Not Breastfeeding & Diabetes Linked

A recent study has shown that mothers who do not breastfeed their children have an increased risk of developing type-2 diabetes. It is the most common form of the disease. The disease has become increasingly widespread over the last century, mostly attributed to a change in the everyday diet of most Americans. The study was conducted by Eleanor Bimla Schwarz of the University of Pittsburgh.

It is know that proper diet and exercise impact the risk of developing type 2 diabetes, but not many realize that breastfeeding also reduces the risk.
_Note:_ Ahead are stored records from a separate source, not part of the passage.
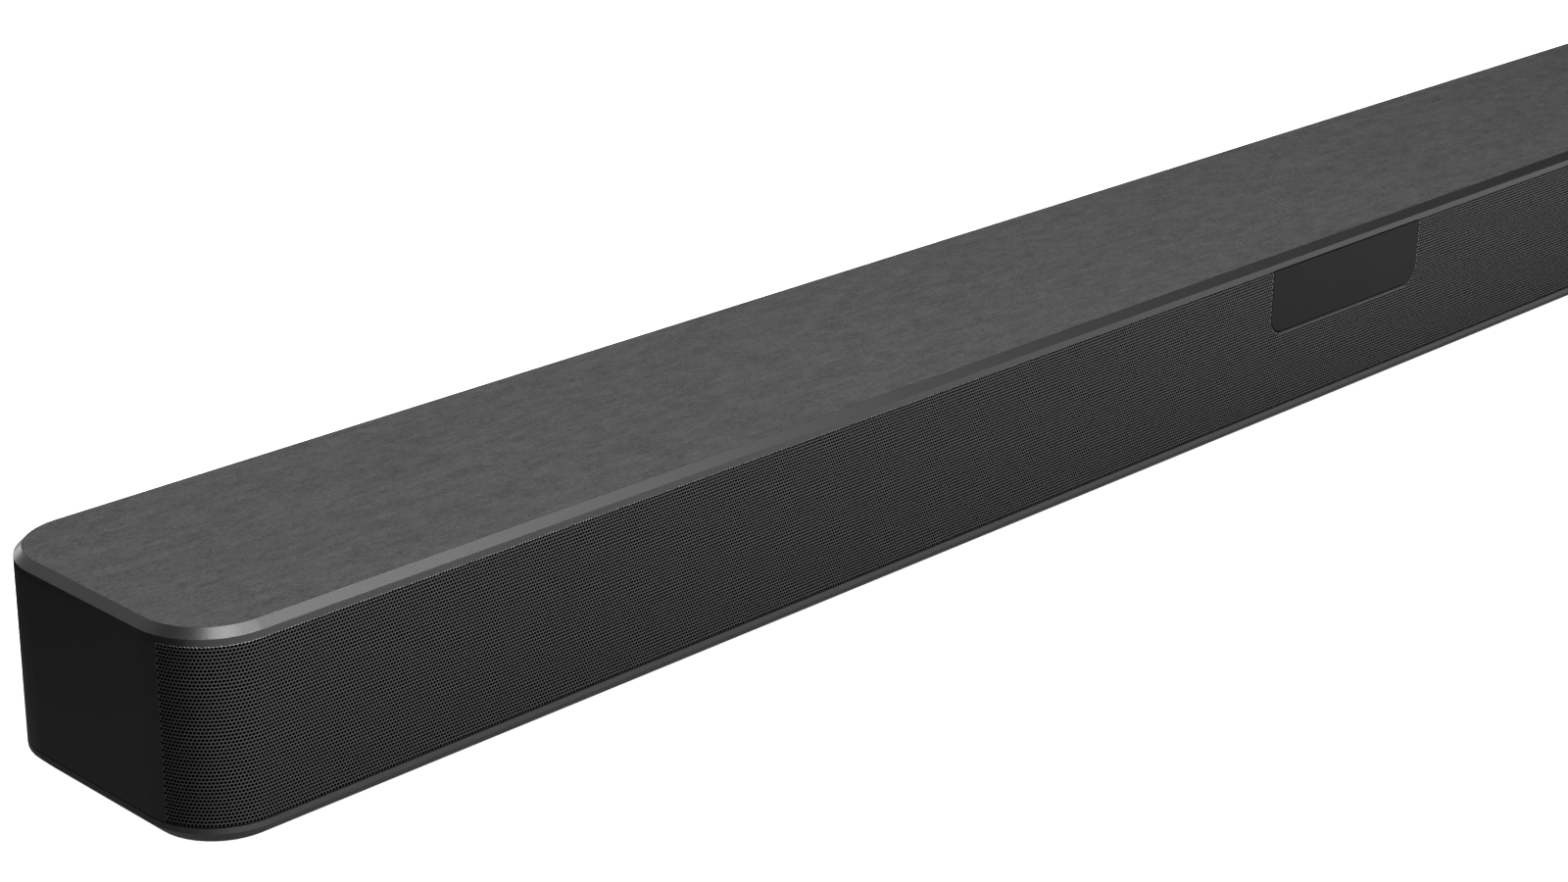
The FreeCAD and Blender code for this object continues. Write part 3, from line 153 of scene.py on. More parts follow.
class Graph:
    """The node tree of one material with a Principled shader."""

    def __init__(self, name: str) -> None:
        """Makes an empty material of that name."""
        self.material = bpy.data.materials.new(name)
        self.material.use_nodes = True
        self.tree = self.material.node_tree
        self.shader = next(n for n in self.tree.nodes if n.type == "BSDF_PRINCIPLED")

    def connect(self, socket: bpy.types.NodeSocket, source: Input) -> None:
        """Sets a socket to a number or colour, or links a value to it.

        Args:
            socket: The input to fill.
            source: The value, number or colour.
        """
        if isinstance(source, Value):
            self.tree.links.new(source.socket, socket)
        elif socket.type == "RGBA":
            socket.default_value = (*source, 1.0)
        else:
            socket.default_value = source

    def node(
        self,
        kind: str,
        settings: dict[str, Any],
        inputs: dict[Union[str, int], Input],
        output: Union[str, int] = 0,
    ) -> Value:
        """Adds a node, sets it and fills its inputs.

        Args:
            kind: The node's type.
            settings: The node's own settings, which are set first.
            inputs: What goes into each socket, by its name or place.
            output: The output that is wanted.

        Returns:
            That output.
        """
        added = self.tree.nodes.new(kind)
        for key, setting in settings.items():
            setattr(added, key, setting)
        for key, source in inputs.items():
            self.connect(added.inputs[key], source)
        return Value(self, added.outputs[output])

    def place(self) -> Value:
        """The point of the surface in the bar's frame, in metres."""
        return self.node("ShaderNodeTexCoord", {}, {}, "Object")

    def along(self, point: Value, axis: Axis) -> Value:
        """One coordinate of a point."""
        return self.node("ShaderNodeSeparateXYZ", {}, {0: point}, axis.value)

    def stretched(self, point: Value, sizes: Sizes) -> Value:
        """A point divided by one or three sizes, so that a texture's features get those sizes."""
        three = (sizes,) * 3 if isinstance(sizes, float) else tuple(sizes)
        return self.node("ShaderNodeVectorMath", {"operation": "DIVIDE"}, {0: point, 1: three})

    def noise(
        self, point: Value, sizes: Sizes, detail: float = 2.0, roughness: float = 0.5
    ) -> Value:
        """Soft random patches.

        Args:
            point: Where the noise is read.
            sizes: The size of a patch, or its sizes along the axes, in metres.
            detail: How many finer layers are added.
            roughness: How strong the finer layers are.

        Returns:
            A value about one half.
        """
        ends = {"Vector": self.stretched(point, sizes), "Scale": 1.0}
        ends.update({"Detail": detail, "Roughness": roughness})
        return self.node("ShaderNodeTexNoise", {"noise_dimensions": "3D"}, ends, "Fac")

    def cells(self, point: Value, size: float) -> Value:
        """The distance to the nearest of some scattered points.

        Args:
            point: Where the cells are read.
            size: The spacing of the points, in metres.

        Returns:
            The distance, in spacings.
        """
        ends = {"Vector": self.stretched(point, size), "Scale": 1.0}
        return self.node("ShaderNodeTexVoronoi", {"feature": "F1"}, ends, "Distance")

    def tint(self, share: Input, first: Paint, second: Paint) -> Value:
        """Mixes two colours.

        Args:
            share: How much of the second colour shows.
            first: The colour at zero.
            second: The colour at one.

        Returns:
            The mixed colour.
        """
        mix = {"data_type": "RGBA", "clamp_factor": True}
        return self.node("ShaderNodeMix", mix, {0: share, 6: first, 7: second}, 2)

    def shades(self, share: Input, colour: Colour, darker: float, lighter: float) -> Value:
        """A colour that runs from darker to lighter.

        Args:
            share: How far towards the lighter shade.
            colour: The middle colour.
            darker: How much darker the first shade is, as a share.
            lighter: How much lighter the second shade is, as a share.

        Returns:
            The mixed colour.
        """
        return self.tint(share, shade(colour, -darker), shade(colour, lighter))

    def surface(
        self,
        colour: Paint,
        roughness: Input,
        relief: Optional[Value] = None,
        relief_height: float = 0.0,
        metallic: float = 0.0,
        **steady: Input,
    ) -> None:
        """Fills the shader.

        Args:
            colour: The base colour.
            roughness: The roughness.
            relief: A height between zero and one.
            relief_height: What a height of one stands for, in metres.
            metallic: The metallic value.
            steady: Further sockets with one value all over, with _ for each space.
        """
        self.connect(self.shader.inputs["Base Color"], colour)
        self.connect(self.shader.inputs["Roughness"], roughness)
        self.connect(self.shader.inputs["Metallic"], metallic)
        for key, value in steady.items():
            self.connect(self.shader.inputs[key.replace("_", " ")], value)
        if relief is not None:
            ends = {"Height": relief, "Strength": 1.0, "Distance": relief_height}
            bump = self.node("ShaderNodeBump", {}, ends, "Normal")
            self.connect(self.shader.inputs["Normal"], bump)


def shade(colour: Colour, share: float) -> Colour:
    """A colour made lighter or darker by a share of itself."""
    return tuple(max(0.0, c * (1.0 + share)) for c in colour)


# ---------------------------------------------------------------------------------------------
# Finishes


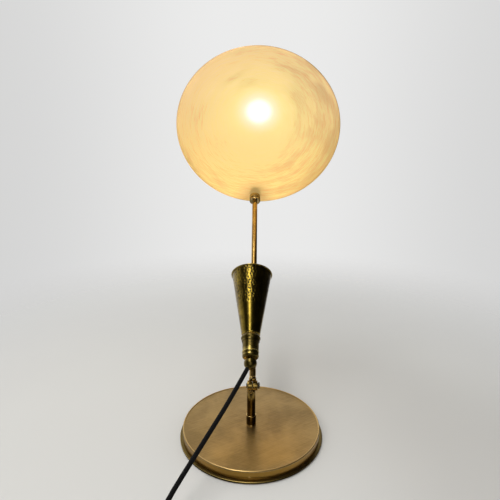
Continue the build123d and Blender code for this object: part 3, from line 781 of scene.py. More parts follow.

By reducing maternal belly fat, a mother can help her chances later in life.

The study followed 2,200 women between the ages of 40 and 78. 56 percent of mothers said that they had breastfed their child for at least one month, and those mothers showed a reduced risk of developing type 2 diabetes at any point in their life.

The twenty seven percent of mothers who did not breastfeed their children were more than twice as likely to develop the condition at some point than women who had breastfed or had never given birth. Mothers who breastfed all of their children were not more likely to develop the condition than women who had never had any children.

The results were consistent, even when taking other measures including alcohol use, age, race and physical activity into account. With the results so clear cut, could breastfeeding become a recommendation for mothers who are at a high risk level for developing type 2 diabetes?